When a lithium-ion battery is paired with an HID lamp, the result is an intensely bright spotlight that will outperform traditional spotlights in every manner. Lamps like the Larson Electronics 15 Million Candle Power Rechargeable HID Pistol Grip Handheld Spotlight use this HID lamp - lithium-ion battery combination to produce a 15 million candlepower beam of intense light that can reach for over 2800 feet. The use of a large reflector further focuses the light produced by the HID bulb and an adjustable lens allows the light to be configured as a spot or floodlight simply by turning the lens housing. By pairing the efficient HID lamp with the powerful lithium-ion battery, extreme effectiveness is guaranteed and a runtime of over two hours is achieved on a single charge. The high energy storage ability of the lithium-ion battery allows the manufacturer to design a smaller, more compact unit that is light in weight, yet still outperforms any comparable conventional lamp available.
An added benefit of HID lamps is their inherent durability.
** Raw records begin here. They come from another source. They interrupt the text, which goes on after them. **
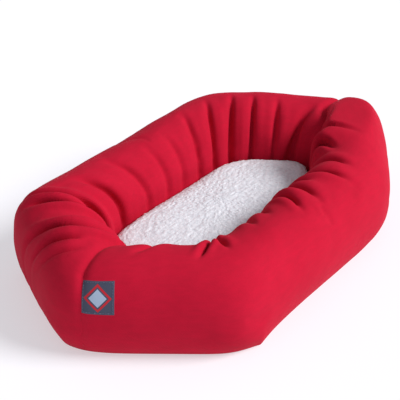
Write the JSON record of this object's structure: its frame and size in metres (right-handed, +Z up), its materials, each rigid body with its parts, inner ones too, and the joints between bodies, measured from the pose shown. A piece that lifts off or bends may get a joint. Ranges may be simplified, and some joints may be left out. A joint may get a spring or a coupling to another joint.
{
  "type": "bolster pet bed",
  "caption": "Oval stuffed pet bed: a red twill bolster ring round a white fleece-topped sleeping pad, sewn to one base cloth, with a square woven label and a hinged care tag.",
  "frame": {"origin": "on the floor, under the middle of the bed", "axes": "+Z up, +X along the bed away from the end with the label, +Y across the bed towards the side opposite the label's corner"},
  "size_m": [0.812, 0.489, 0.178],
  "materials": {
    "base_cloth": "plain-woven coated polyester, dark red",
    "red_twill": "poly-cotton twill, bright red, matt",
    "fibre_filling": "loose polyester fibre, white",
    "white_fleece": "knitted fleece with a short dense curled pile, white",
    "red_thread": "spun polyester sewing thread, red",
    "label_weave": "woven damask label, slate grey with a pale lozenge in a red frame",
    "label_thread": "spun polyester sewing thread, slate grey",
    "tag_tape": "plain woven tape, off-white, blank"
  },
  "bodies": {
    "bed": {"base_panel": "base_cloth", "bolster_cover_right": "red_twill", "bolster_cover_left": "red_twill", "bolster_filling": "fibre_filling", "fleece_top": "white_fleece", "pad_filling": "fibre_filling", "outer_seam_stitching": "red_thread", "inner_seam_stitching": "red_thread", "front_join_stitching": "red_thread", "rear_join_stitching": "red_thread", "fill_opening_stitching": "red_thread", "woven_label": "label_weave", "label_stitching": "label_thread"},
    "tag": {"care_tag": "tag_tape"}
  },
  "joints": [
    {"name": "care_tag_flap", "type": "hinge", "parent": "bed", "child": "tag", "pos_m": [0.24832, 0.18079, 0.00085], "axis": [0.7286, -0.685, 0], "range_deg": [0, 55]}
  ]
}
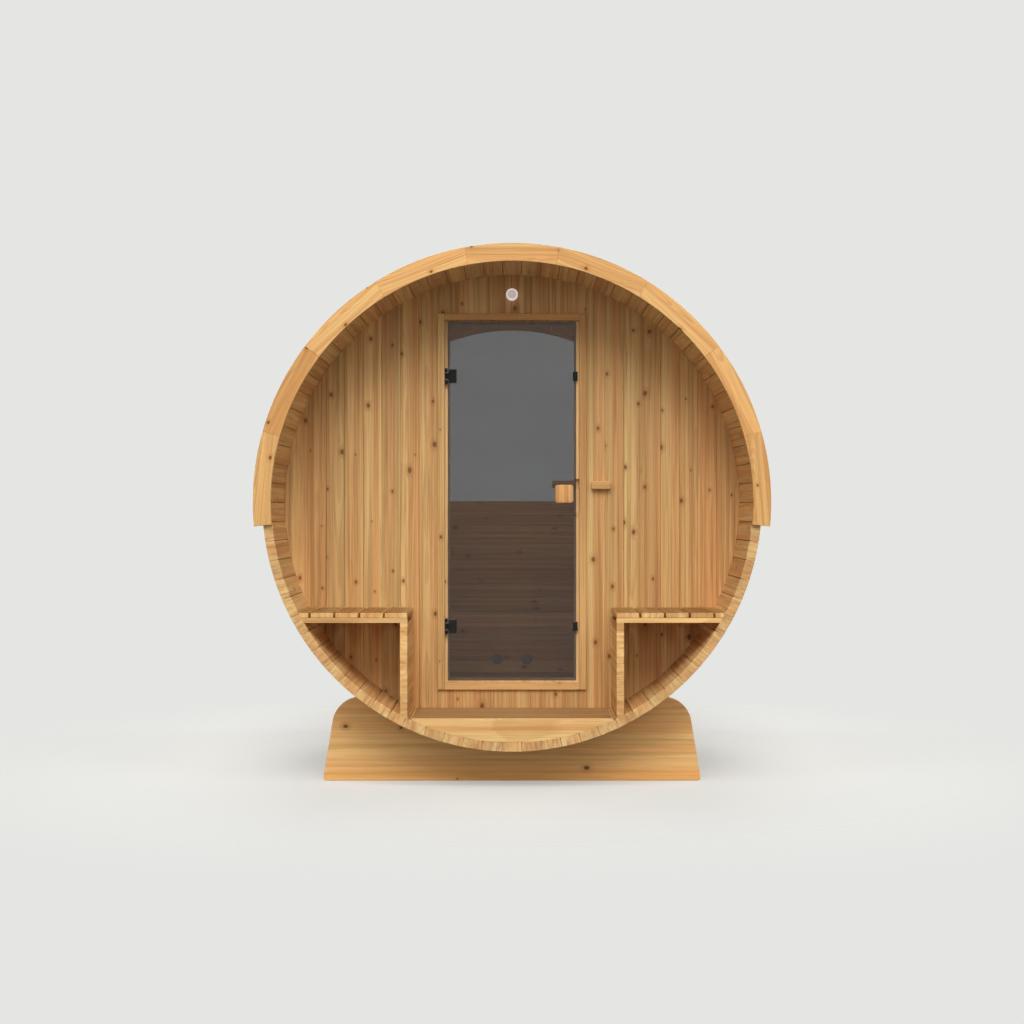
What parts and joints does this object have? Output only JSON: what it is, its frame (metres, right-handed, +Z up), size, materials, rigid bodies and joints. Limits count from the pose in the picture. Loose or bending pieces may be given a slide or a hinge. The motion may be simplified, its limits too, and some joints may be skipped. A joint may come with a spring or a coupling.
{
  "type": "barrel sauna",
  "caption": "Stave barrel cabin lying on cradles, with a shingled top, a covered porch with side benches, a hinged glass door and a half-moon window in the rear wall.",
  "frame": {"origin": "on the ground under the middle of the barrel", "axes": "+Z up, the porch and the door face -Y, the barrel's axis lies along Y"},
  "size_m": [2.3478, 2.4, 2.4858],
  "materials": {
    "barrel_wood": "planed spruce, clear",
    "trim_wood": "planed spruce, clear",
    "wall_wood": "planed spruce boards, clear",
    "floor_wood": "planed spruce boards, clear",
    "bench_wood": "planed spruce, clear",
    "frame_wood": "planed spruce, clear",
    "cradle_wood": "planed larch, clear",
    "dark_wood": "stained",
    "hoop_steel": "satin",
    "roof_felt": "mineral granules, matt",
    "black_metal": "satin black",
    "black_plastic": "gloss",
    "door_glass": "tinted, clear",
    "window_glass": "clear",
    "lamp_white": "satin"
  },
  "bodies": {
    "root": {"staves_01": "barrel_wood", "staves_02": "barrel_wood", "staves_03": "barrel_wood", "staves_04": "barrel_wood", "staves_05": "barrel_wood", "staves_06": "barrel_wood", "staves_07": "barrel_wood", "staves_08": "barrel_wood", "staves_09": "barrel_wood", "staves_10": "barrel_wood", "staves_11": "barrel_wood", "staves_12": "barrel_wood", "steel_hoops": "hoop_steel", "roof_shingles": "roof_felt", "front_trim": "trim_wood", "rear_trim": "trim_wood", "cradle_front": "cradle_wood", "cradle_rear": "cradle_wood", "front_wall_left": "wall_wood", "front_wall_right": "wall_wood", "front_wall_over_door": "wall_wood", "front_wall_under_door": "wall_wood", "rear_wall": "wall_wood", "rear_window_rim": "wall_wood", "rear_window_glass": "window_glass", "rear_vents": "black_plastic", "porch_floor": "floor_wood", "porch_apron": "trim_wood", "sauna_floor": "floor_wood", "bench_slats_left": "bench_wood", "bench_slats_right": "bench_wood", "bench_bearers": "bench_wood", "bench_panel_left": "bench_wood", "bench_panel_right": "bench_wood", "door_jambs": "frame_wood", "door_rails": "frame_wood", "door_stops": "frame_wood", "frame_hinges": "black_metal", "wall_block": "frame_wood", "porch_lamp": "lamp_white"},
    "door": {"door_glass": "door_glass", "door_hinges": "black_metal", "door_knob": "frame_wood", "inside_handle": "dark_wood", "door_catches": "black_metal"}
  },
  "joints": [
    {"name": "door_hinge", "type": "hinge", "parent": "root", "child": "door", "pos_m": [-0.314, -0.748, 1.317], "axis": [0, 0, -1], "range_deg": [0, 100]}
  ]
}
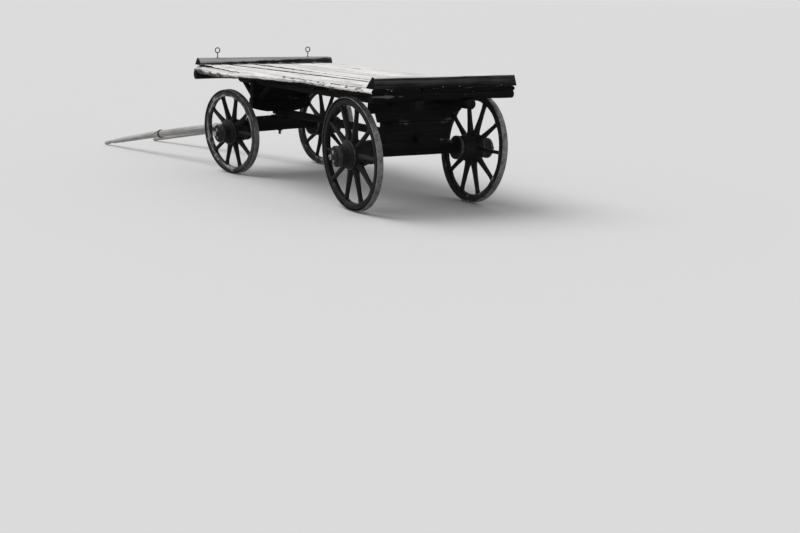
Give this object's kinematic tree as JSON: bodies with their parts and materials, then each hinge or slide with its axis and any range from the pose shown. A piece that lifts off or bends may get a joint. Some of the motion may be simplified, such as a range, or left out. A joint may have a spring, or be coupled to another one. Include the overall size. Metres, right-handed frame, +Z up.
{
  "type": "hay wagon",
  "caption": "Farm hay wagon with a flat plank deck, wooden spoked wheels with iron tyres, a steering front axle and hinged pole shafts resting on the ground.",
  "frame": {"origin": "on the ground below the middle of the whole wagon's length and width", "axes": "+X forward from the deck towards the shaft tips, +Y to the wagon's left, +Z up"},
  "size_m": [5.9396, 1.7884, 1.2249],
  "materials": {
    "grey_planks": "weathered",
    "rail_wood": "weathered",
    "dark_timber": "tarred and weathered",
    "wheel_wood": "tarred and weathered",
    "pole_wood": "weathered",
    "wrought_iron": "worn wrought iron"
  },
  "bodies": {
    "wagon": {"deck_planks": "grey_planks", "left_edge_plank": "grey_planks", "right_edge_plank": "grey_planks", "rear_rail": "rail_wood", "front_rail": "rail_wood", "eye_bolts": "wrought_iron", "rear_cross_log": "dark_timber", "front_cross_log": "dark_timber", "middle_cross_logs": "dark_timber", "bearers": "dark_timber", "rear_axle": "dark_timber", "rear_linchpins": "wrought_iron", "reach_pole": "dark_timber", "rear_bolster": "dark_timber", "front_bolster": "dark_timber", "rear_riser": "dark_timber", "front_riser": "dark_timber", "kingpin": "wrought_iron", "bolster_braces": "dark_timber"},
    "front_gear": {"front_axle": "dark_timber", "turn_plate": "wrought_iron", "front_linchpins": "wrought_iron", "shaft_brackets": "wrought_iron", "shaft_pins": "wrought_iron"},
    "shaft_left": {"left_shaft": "pole_wood", "left_shaft_eye": "wrought_iron"},
    "shaft_right": {"right_shaft": "pole_wood", "right_shaft_eye": "wrought_iron"},
    "wheel_rear_left": {"rear_left_hub": "wheel_wood", "rear_left_hub_bands": "wrought_iron", "rear_left_spokes": "wheel_wood", "rear_left_felloes": "wheel_wood", "rear_left_tyre": "wrought_iron"},
    "wheel_rear_right": {"rear_right_hub": "wheel_wood", "rear_right_hub_bands": "wrought_iron", "rear_right_spokes": "wheel_wood", "rear_right_felloes": "wheel_wood", "rear_right_tyre": "wrought_iron"},
    "wheel_front_left": {"front_left_hub": "wheel_wood", "front_left_hub_bands": "wrought_iron", "front_left_spokes": "wheel_wood", "front_left_felloes": "wheel_wood", "front_left_tyre": "wrought_iron"},
    "wheel_front_right": {"front_right_hub": "wheel_wood", "front_right_hub_bands": "wrought_iron", "front_right_spokes": "wheel_wood", "front_right_felloes": "wheel_wood", "front_right_tyre": "wrought_iron"}
  },
  "joints": [
    {"name": "steering", "type": "hinge", "parent": "wagon", "child": "front_gear", "pos_m": [0.13823, -0.07306, 0.559], "axis": [0, 0, 1], "range_deg": [-44.7, 19.3]},
    {"name": "rear_left_wheel", "type": "hinge", "parent": "wagon", "child": "wheel_rear_left", "pos_m": [-2.48677, 0.53894, 0.48078], "axis": [0, 0.9981, -0.061], "continuous": true},
    {"name": "rear_right_wheel", "type": "hinge", "parent": "wagon", "child": "wheel_rear_right", "pos_m": [-2.48677, -0.68506, 0.48078], "axis": [0, -0.9981, -0.061], "continuous": true},
    {"name": "front_left_wheel", "type": "hinge", "parent": "front_gear", "child": "wheel_front_left", "pos_m": [0.00369, 0.52397, 0.4209], "axis": [-0.2194, 0.9737, -0.061], "continuous": true},
    {"name": "front_right_wheel", "type": "hinge", "parent": "front_gear", "child": "wheel_front_right", "pos_m": [0.27278, -0.67008, 0.4209], "axis": [0.2194, -0.9737, -0.061], "continuous": true},
    {"name": "left_shaft_hinge", "type": "hinge", "parent": "front_gear", "child": "shaft_left", "pos_m": [0.17083, 0.31907, 0.47], "axis": [0.2198, -0.9755, 0], "range_deg": [0, 38]},
    {"name": "right_shaft_hinge", "type": "hinge", "parent": "front_gear", "child": "shaft_right", "pos_m": [0.33587, -0.4133, 0.47], "axis": [0.2198, -0.9755, 0], "range_deg": [0, 38]}
  ]
}
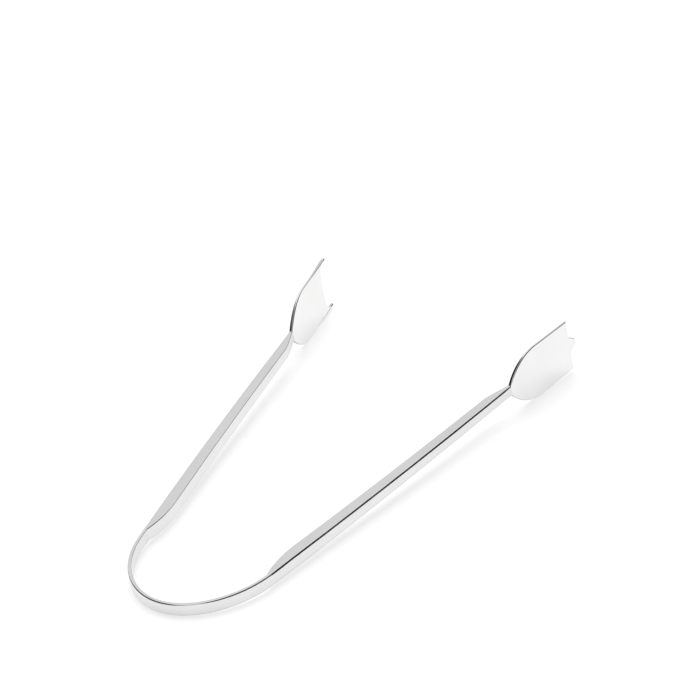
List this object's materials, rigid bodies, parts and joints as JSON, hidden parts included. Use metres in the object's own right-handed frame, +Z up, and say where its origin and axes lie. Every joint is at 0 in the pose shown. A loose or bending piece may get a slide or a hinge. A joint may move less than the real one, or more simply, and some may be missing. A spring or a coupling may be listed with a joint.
{
  "type": "ice tongs",
  "caption": "Sprung one-piece steel tongs with a thin bow, solid tapered arms and wide flat claws, one toothed and one with a horned bay, for lifting ice.",
  "frame": {"origin": "centre of the overall footprint, on the surface the tongs lie on", "axes": "+Y from the bow to the claws, +X towards the right arm (the toothed claw), +Z up from the surface"},
  "size_m": [0.1018, 0.1782, 0.0206],
  "materials": {
    "steel": "polished"
  },
  "bodies": {
    "crown": {"bow_crown": "steel"},
    "right_flank": {"right_bow": "steel"},
    "left_flank": {"left_bow": "steel"},
    "right_side": {"right_arm": "steel", "right_claw": "steel"},
    "left_side": {"left_arm": "steel", "left_claw": "steel"}
  },
  "joints": [
    {"name": "right_bow_flex", "type": "hinge", "parent": "crown", "child": "right_flank", "pos_m": [0.0102, -0.08593, 0.00245], "axis": [0, -0.0483, 0.9988], "range_deg": [-1.5, 8.45], "stiffness_Nm_per_rad": 9},
    {"name": "right_arm_flex", "type": "hinge", "parent": "right_flank", "child": "right_side", "pos_m": [0.0239, -0.07139, 0.00315], "axis": [0, -0.0483, 0.9988], "range_deg": [-1.5, 8.45], "stiffness_Nm_per_rad": 9},
    {"name": "left_bow_flex", "type": "hinge", "parent": "crown", "child": "left_flank", "pos_m": [-0.0092, -0.08593, 0.00245], "axis": [0, -0.0483, 0.9988], "range_deg": [-8.45, 1.5], "stiffness_Nm_per_rad": 9},
    {"name": "left_arm_flex", "type": "hinge", "parent": "left_flank", "child": "left_side", "pos_m": [-0.0229, -0.07139, 0.00315], "axis": [0, -0.0483, 0.9988], "range_deg": [-8.45, 1.5], "stiffness_Nm_per_rad": 9}
  ],
  "couplings": [
    {"joint": "right_arm_flex", "follows": "right_bow_flex", "ratio": 1},
    {"joint": "left_bow_flex", "follows": "right_bow_flex", "ratio": -1},
    {"joint": "left_arm_flex", "follows": "right_bow_flex", "ratio": -1}
  ]
}
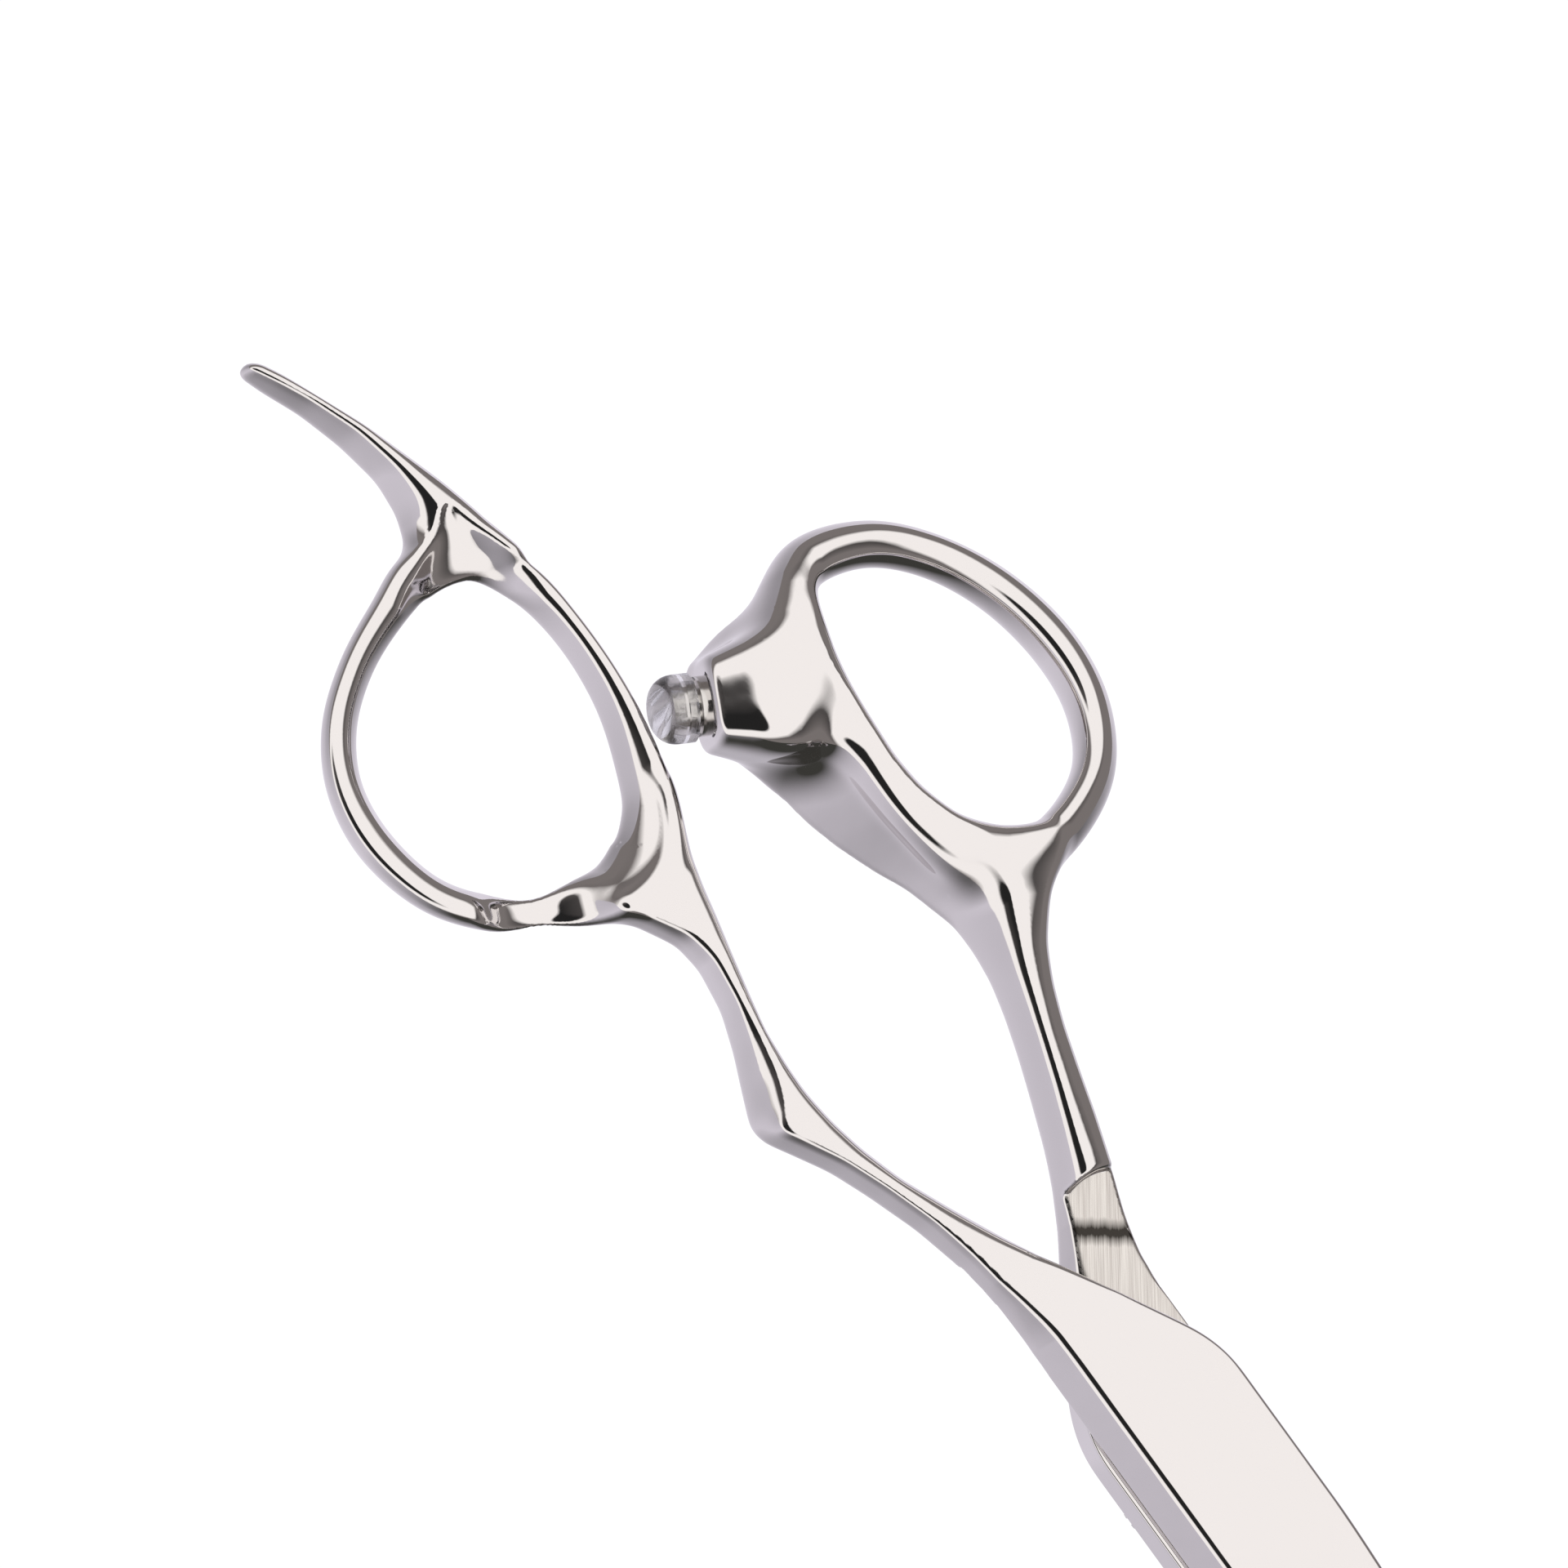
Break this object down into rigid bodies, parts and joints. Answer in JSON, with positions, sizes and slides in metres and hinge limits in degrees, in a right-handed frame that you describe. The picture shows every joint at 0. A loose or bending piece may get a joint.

While tungsten filament lamps contain a thin wire element that is prone to breakage from impact and vibrations, HID lamps have no such filament and are much more resistant to damage. Where a typical incandescent bulb may last only 1000-2000 hours, HID bulbs like those used by the Larson Electronics are designed to last 4,500 hours reducing the need for changing bulbs. Taken as a whole, it’s no wonder why new technology is making the common flashlight obsolete. For work, recreation, emergencies, and everyday use, you simply can’t do any better than an energy efficient HID spotlight paired with a lithium-ion battery.